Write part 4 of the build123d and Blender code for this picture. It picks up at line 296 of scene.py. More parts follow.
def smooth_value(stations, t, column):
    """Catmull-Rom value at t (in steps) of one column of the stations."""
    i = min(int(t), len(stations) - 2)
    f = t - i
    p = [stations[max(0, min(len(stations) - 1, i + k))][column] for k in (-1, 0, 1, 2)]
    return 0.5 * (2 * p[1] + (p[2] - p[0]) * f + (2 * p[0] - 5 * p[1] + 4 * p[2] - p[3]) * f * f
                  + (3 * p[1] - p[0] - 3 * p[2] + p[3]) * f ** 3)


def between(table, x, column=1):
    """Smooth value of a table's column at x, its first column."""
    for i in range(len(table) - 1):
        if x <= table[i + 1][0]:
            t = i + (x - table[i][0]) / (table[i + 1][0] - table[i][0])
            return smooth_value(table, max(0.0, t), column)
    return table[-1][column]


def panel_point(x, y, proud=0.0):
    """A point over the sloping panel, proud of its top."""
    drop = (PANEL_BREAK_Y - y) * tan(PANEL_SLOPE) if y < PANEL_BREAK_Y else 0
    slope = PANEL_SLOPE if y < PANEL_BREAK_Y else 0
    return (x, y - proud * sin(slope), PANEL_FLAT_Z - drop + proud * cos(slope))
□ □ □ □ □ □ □
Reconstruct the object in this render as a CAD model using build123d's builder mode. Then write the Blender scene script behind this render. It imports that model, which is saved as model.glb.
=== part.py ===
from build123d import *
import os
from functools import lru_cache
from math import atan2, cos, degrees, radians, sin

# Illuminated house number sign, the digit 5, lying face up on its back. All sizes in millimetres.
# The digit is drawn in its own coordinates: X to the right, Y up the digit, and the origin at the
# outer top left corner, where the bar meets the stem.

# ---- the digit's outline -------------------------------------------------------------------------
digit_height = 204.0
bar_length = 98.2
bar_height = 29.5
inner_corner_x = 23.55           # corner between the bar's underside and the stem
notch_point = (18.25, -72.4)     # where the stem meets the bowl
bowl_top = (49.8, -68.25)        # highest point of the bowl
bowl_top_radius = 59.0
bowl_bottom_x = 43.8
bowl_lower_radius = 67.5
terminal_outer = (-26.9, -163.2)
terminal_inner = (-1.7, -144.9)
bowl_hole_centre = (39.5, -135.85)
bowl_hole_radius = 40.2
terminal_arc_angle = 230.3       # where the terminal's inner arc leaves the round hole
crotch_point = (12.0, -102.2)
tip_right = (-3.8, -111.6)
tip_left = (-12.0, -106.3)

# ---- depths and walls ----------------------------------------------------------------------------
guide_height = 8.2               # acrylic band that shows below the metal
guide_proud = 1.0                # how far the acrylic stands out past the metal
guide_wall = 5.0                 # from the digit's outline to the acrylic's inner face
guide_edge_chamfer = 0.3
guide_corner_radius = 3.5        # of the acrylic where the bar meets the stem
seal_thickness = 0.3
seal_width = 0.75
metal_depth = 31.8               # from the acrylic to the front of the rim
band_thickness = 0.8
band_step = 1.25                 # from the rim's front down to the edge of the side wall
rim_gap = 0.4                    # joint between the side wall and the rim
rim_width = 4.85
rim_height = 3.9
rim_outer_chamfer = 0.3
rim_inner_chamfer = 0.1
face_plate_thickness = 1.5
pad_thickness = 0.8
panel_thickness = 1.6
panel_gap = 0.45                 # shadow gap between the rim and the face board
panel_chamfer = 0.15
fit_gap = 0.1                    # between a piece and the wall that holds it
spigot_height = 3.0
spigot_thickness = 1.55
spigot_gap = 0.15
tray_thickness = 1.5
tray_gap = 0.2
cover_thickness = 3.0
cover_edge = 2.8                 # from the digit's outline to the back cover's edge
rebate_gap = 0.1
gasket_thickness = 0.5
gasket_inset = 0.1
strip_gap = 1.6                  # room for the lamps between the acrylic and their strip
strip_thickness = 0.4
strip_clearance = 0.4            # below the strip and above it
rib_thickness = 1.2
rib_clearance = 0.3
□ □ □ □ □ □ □
WORK TO COMPLETE —
From the line that contains "Reconstruct the object" through the line that contains "# outer top", reproduce every line exactly, both end lines included.

WRITTEN RESPONSE —
Reconstruct the object in this render as a CAD model using build123d's builder mode. Then write the Blender scene script behind this render. It imports that model, which is saved as model.glb.
=== part.py ===
from build123d import *
import os
from functools import lru_cache
from math import atan2, cos, degrees, radians, sin

# Illuminated house number sign, the digit 5, lying face up on its back. All sizes in millimetres.
# The digit is drawn in its own coordinates: X to the right, Y up the digit, and the origin at the
# outer top left corner, where the bar meets the stem.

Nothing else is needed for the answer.